Got my new wheel installed the other day after turning up some shaft adapters for the hub. After installing it I had a play with increasing the feedback gains on the lateral balancing circuit. The bandwidth limiting for the previous pneumatic wheel is still in place but the improved performance is already noticeable. The response to disturbances is less sloppy, it holds true to 0° much better, and no limit cycles are generated despite increasing gains by 1.5x, 2x and 3x for roll angle, roll rate, and wheel rate respectively.

New wheel

29 February 2012

My $2 scooter wheel arrived today. It’s a MGP Aero 100mm wheel, with a beautiful part-machined hub. After 20 minutes in the lathe grinding out the flat spots and giving it a round (side-to-side) profile, it’s as good as new!

Being rigid, I expect to see in improvement in lateral loop stability when I fit this to my unicycle robot. It’s also more circular than the existing el cheapo pneumatic tire, so there might be some improvement in the forward loop stability as well – although it still has backlash and a lack of tuning to contend with 🙂

It’s alive!

22 February 2012

Both lateral and frontal controllers are operating in unison to balance the robot and with no extra coding since last post. All I had to do was hit the ‘enable’ key via serial port term to fire up frontal balancer. Not even any additional tuning since designing the two controllers individually.

Video standing still:

..and then perturbing lateral and frontal balancers:

I’m quite chuffed at the performance. A bit is needed to stop occasional, albeit brief, oscillation of the base wheel, but I suspect this is a bandwidth issue on pendulum pitch rate and not so much an issue of fine tuning the respective controller gain.

Time for a beer.

So reducing the bandwidth of the pendulum rate solved the vibration issue caused by the pneumatic tire. Funny, it was just a little dabble that went something like this:
tmp *= 5;
tmp += kal_roll_rate;
tmp /= 6;

Regardless, I have a solid tire in the making for later performance comparisons.

Not long before I get the chance to fire up both controllers and see if this thing really is a unicycle 😉

 

Good to go, laterally!

14 February 2012

On the downside, the same tuning constants refuse to work with the pneumatic wheel as the pivot point. It’s too squishy. Either I’ll have to relax the controller gains and put up with a slower response, or it’s time to get a new wheel…

Turns out I had reverted a change I had made earlier that would’ve solved the motor heating issue. The wheel rate feedback calculation was the culprit: program loop too fast to register a sufficient number of increments v.s. relatively inaccurate measurement of ‘time since last update’.
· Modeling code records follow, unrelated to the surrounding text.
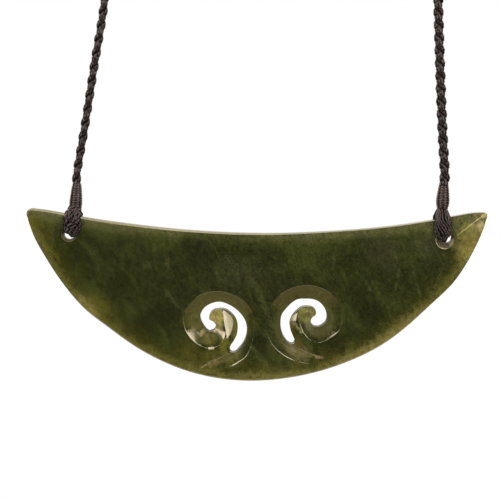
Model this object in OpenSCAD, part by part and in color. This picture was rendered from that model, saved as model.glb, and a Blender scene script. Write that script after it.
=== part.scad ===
// Koru breastplate necklace: a pierced greenstone crescent on one loop of plaited cord, in the shape
// that it has when worn. Millimetres, +Z up, +X to the viewer's right, and the breastplate faces -Y.
// The origin is on the nape of the neck, where the inner side of the cord rests.
// The breastplate's own measures start from the middle of the line through its two tips.

/* [Breastplate] */
// Width of the crescent from tip to tip
plate_w = 120; // [116:1:126]
// Height from the tip line down to the lowest point of the belly
plate_h = 44.2; // [43:0.2:47]
// How far the hollow of the top edge dips below the tip line
top_dip = 5.7; // [5:0.1:6.4]
// How far right of the middle the top edge is lowest
top_low_x = 2.4; // [0:0.2:4]
// Thickness of the stone
plate_t = 5; // [4:0.1:6]
// Radius of the rounded rim
rim_r = 1.2; // [0.6:0.1:1.6]

/* [Cord holes] */
// Diameter of both cord holes
hole_d = 3.5; // [3.3:0.1:3.8]
// Width of the bevel round the mouths of the holes
hole_bevel = 0.8; // [0.3:0.1:0.9]
// Distance of each hole from the middle
hole_x = 48.8; // [48:0.1:49.5]
// Depth of the left hole below the tip line
hole_drop_left = 5.7; // [5.4:0.1:6.2]
// Depth of the right hole below the tip line
hole_drop_right = 7.8; // [7.4:0.1:8.2]

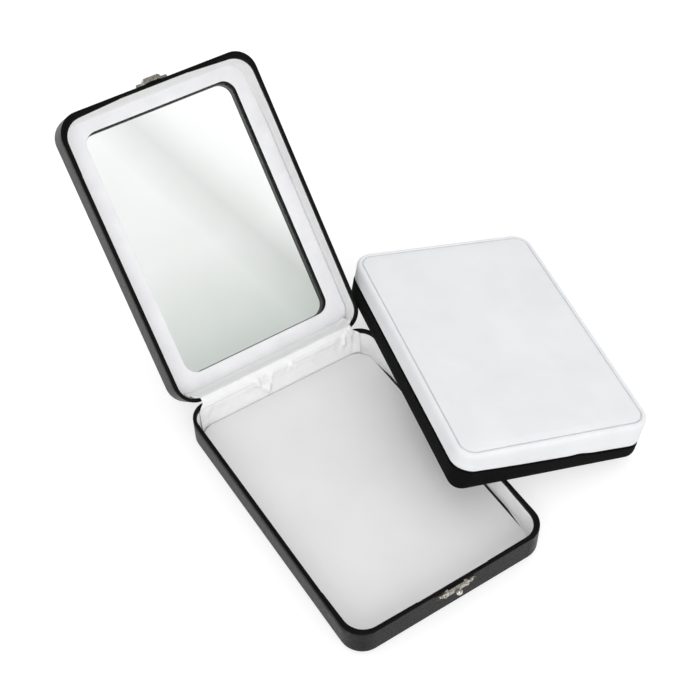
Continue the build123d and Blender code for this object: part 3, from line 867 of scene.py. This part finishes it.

I also discovered the need to improve pendulum rate feedback. The problem with this was that the raw signal, providing 110 °/s sensitivity through a 10 bit A-to-D, didn’t quite cut it. I decided instead to use the 4.5x amplified signal available from the gyro, providing a raw 500 °/s sensitivity and therefore improving the digital resolution. Additional pre-filtering before Kalman filter bias removal improved performance even further.

The graphs below show, from worst to best, the gyro with…

1. 110 °/s sensitivity with no pre-filtering
2. 500 °/s sensitivity with no pre-filtering
3. 500 °/s sensitivity with simple IIR pre-filter, n=4
4. 500 °/s sensitivity with RK4 pre-filter (Ignore the cyclic motion on pendulum rate; I think I changed something else to cause this)

…on pendulum rate as interpreted by the controller:

and subsequent inertia wheel motor duty:

Clearly there is a reduction in the noise seen on motor duty. This is especially desirable about the zero-velocity point where the H-Bridge controller has to constantly change direction of a large amount of current (~12A !).

Here’s a (rather unspectacular) video:

Although I’ve integrated out the pendulum ‘zero’ angle error caused by an off-center balance point, I’ve yet to sort out the non-zero inertial wheel velocity. Also some tuning to do…

Lateral balance. Just.

1 February 2012

It vibrates. It squeaks. The motor heats up and has significant residual spin despite integrating out the roll angle error, though clearly it’s balanced.

Quite frustrating as I’ve reused working code, almost word-for-word, from my standalone Inertia Wheel Pendulum and spent some time fiddling with gains and selectively lp-filtering inputs. Maybe it’s a hardware issue? Time to investigate…

Final touches…

28 January 2012

…before I move on to implementing the lateral balance controller.

I’ve increased the ground velocity gain to reduce the swaying evident in my previous update. I’ve also added an integrator to dynamically align the intended center of mass pitch angle with the actual center of mass to maintain an upright posture in the presence of temperature drift and changes in weight distribution (battery shift etc.), for which a simple programmed offset cannot fix.